Unlike Spain, where the conduct of attempting to unlawfully influence is punished regardless of whether it takes effect, in Germany, if an intermediary receives money to “influence” a public official, they are not directly punished for the mere act of influencing. They can only be punished if the official actually ends up committing the crime of “accepting an advantage” or “passive bribery.” If the intermediary keeps the money and the official never finds out or acts, it is usually prosecuted as fraud against the person who paid, but not as a crime against public administration.
Like Germany, the United Kingdom does not recognize a crime called “influence peddling.” Instead, it uses an extremely powerful and modern framework: the Bribery Act 2010. Any attempt to pay an intermediary to “influence” a public official is prosecuted directly as bribery. British law considers that if you give a financial advantage for someone to perform a “public function improperly,” it is corruption. It also includes the corporate offense of “failure of commercial organizations to prevent bribery.” In the criminal sphere for individuals, penalties can reach up to ten years in prison and unlimited fines. For companies, financial sanctions are massive and have no legal cap.
United States, a particular case
The United States addresses this problem from a unique perspective. On one hand, lobbying is a legal, highly regulated, and constitutionally protected activity. On the other, crossing the line into illicit influence is severely punished federally.

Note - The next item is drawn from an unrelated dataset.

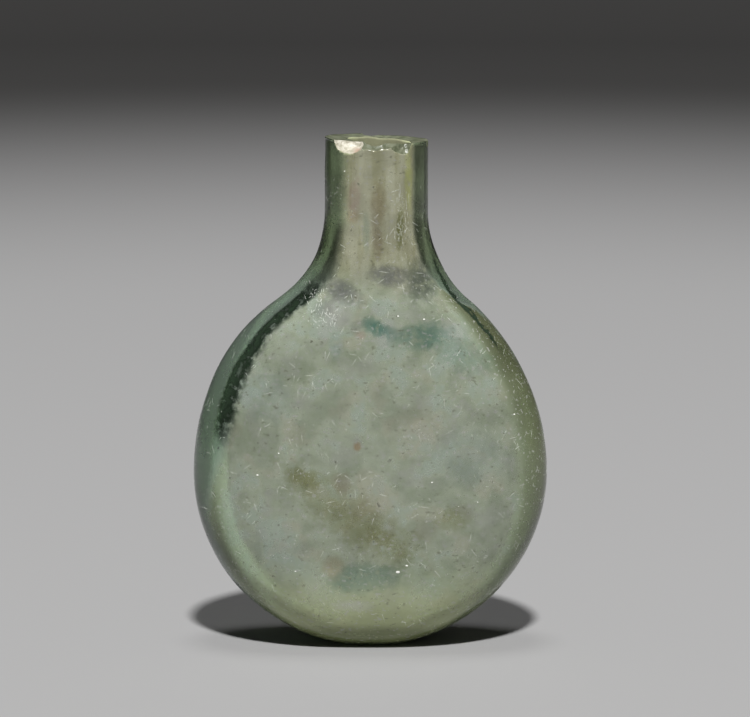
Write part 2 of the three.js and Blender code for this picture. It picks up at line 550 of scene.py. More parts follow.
# %% Marks on the front
TEAL = rgb(0.1, 0.34, 0.27)
# the grey-violet and grey-green tones are painted dark reflections on the shoulder
GREY_VIOLET_REFLECTION = rgb(0.3, 0.31, 0.31)
GREY_GREEN_REFLECTION = rgb(0.24, 0.28, 0.22)
OLIVE = rgb(0.4, 0.42, 0.15)
TAN = rgb(0.68, 0.44, 0.2)
BROWN = rgb(0.4, 0.31, 0.15)
# the lime tone is a painted highlight on the right of the neck
LIME_HIGHLIGHT = rgb(0.95, 1.0, 0.42)
PINK = rgb(0.78, 0.52, 0.46)
SKY = rgb(0.62, 0.78, 0.73)
BEIGE = rgb(0.8, 0.7, 0.54)
WHITE = rgb(0.95, 0.95, 0.9)
FRONT_MARKS = [  # x, z, half width and half height in mm, turn in degrees, colour, strength
    (1.2, 44.7, 2.3, 1.1, -25, TEAL, 0.8),
    (7.0, 43.6, 4.5, 1.5, 4, TEAL, 0.55),
    (12.0, 41.2, 4.0, 2.2, -30, TEAL, 0.35),
    # painted dark reflections on the shoulder, in grey-violet and grey-green
    (-1.8, 45.0, 1.2, 0.8, 40, GREY_VIOLET_REFLECTION, 0.4),
    (-3.7, 49.4, 2.8, 1.3, -25, GREY_VIOLET_REFLECTION, 0.7),
    (-6.0, 47.4, 1.9, 1.1, 30, GREY_VIOLET_REFLECTION, 0.5),
    (2.6, 51.7, 2.6, 1.2, -10, GREY_VIOLET_REFLECTION, 0.65),
    (7.3, 51.0, 2.4, 2.6, 20, GREY_GREEN_REFLECTION, 0.8),
    (-4.4, 46.6, 2.0, 1.9, 20, WHITE, 0.5),
    (-1.2, 43.8, 0.7, 0.6, 0, PINK, 0.4),
    (-4.6, 42.6, 0.9, 1.6, 0, SKY, 0.5),
    (-1.7, 28.8, 0.5, 0.6, 0, TAN, 0.7),
    (-3.9, 23.7, 1.2, 1.3, 20, PINK, 0.25),
    (-8.4, 24.4, 2.6, 1.1, -15, OLIVE, 0.7),
    (-2.0, 19.0, 9.5, 3.1, -36, OLIVE, 0.6),
    (2.4, 15.5, 3.3, 1.5, -30, OLIVE, 0.75),
    (0.2, 21.3, 5.0, 2.4, -20, BEIGE, 0.2),
    (11.4, 18.9, 2.2, 1.5, 10, OLIVE, 0.55),
    (-5.0, 12.0, 1.4, 1.6, 0, TAN, 0.3),
    (-1.5, 10.4, 4.4, 1.9, 8, TEAL, 0.5),
    (7.6, 10.8, 4.2, 2.8, -20, TEAL, 0.15),
    (1.2, 61.6, 1.0, 2.6, 0, BROWN, 0.55),
    (1.0, 56.6, 0.6, 2.4, 4, BROWN, 0.5),
    (-2.2, 62.0, 0.8, 2.4, -8, PINK, 0.45),
    (-2.4, 59.4, 0.9, 0.8, 0, TAN, 0.35),
    (-0.5, 57.4, 0.45, 2.2, 0, TEAL, 0.3),
    # a painted highlight on the right of the neck
    (5.2, 64.6, 0.45, 4.2, 2, LIME_HIGHLIGHT, 1.0),
    (4.1, 58.4, 0.4, 3.4, -3, OLIVE, 0.9),
    (-2.5, 6.6, 2.6, 0.8, 0, WHITE, 0.5),
    (-15.0, 36.0, 3.0, 5.0, 60, SKY, 0.35),
    (13.0, 27.5, 3.5, 5.0, 70, SKY, 0.35),
    (-12.0, 14.0, 4.5, 3.0, -50, SKY, 0.25),
    (7.0, 31.0, 4.0, 3.0, 20, BEIGE, 0.25),
]
MARK_FADE = (1.9, 0)  # squared distances, in half sizes, between which a mark comes in
FRONT_FADE = (1 * MM, -1 * MM)  # depths between which what only the front has comes in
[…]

There is no crime of “influence peddling” as such. Illicit intermediary conduct is prosecuted federally through bribery laws and, very commonly, through the charge of honest services fraud. The latter punishes any fraudulent scheme to deprive the public of the right to the honest service of an official through bribes or illegal commissions. Federal bribery can carry up to fifteen years in prison and fines up to three times the value of the gift. Postal or electronic fraud linked to “honest services fraud” can be punished with up to twenty years in prison (or up to thirty years if it affects a financial institution).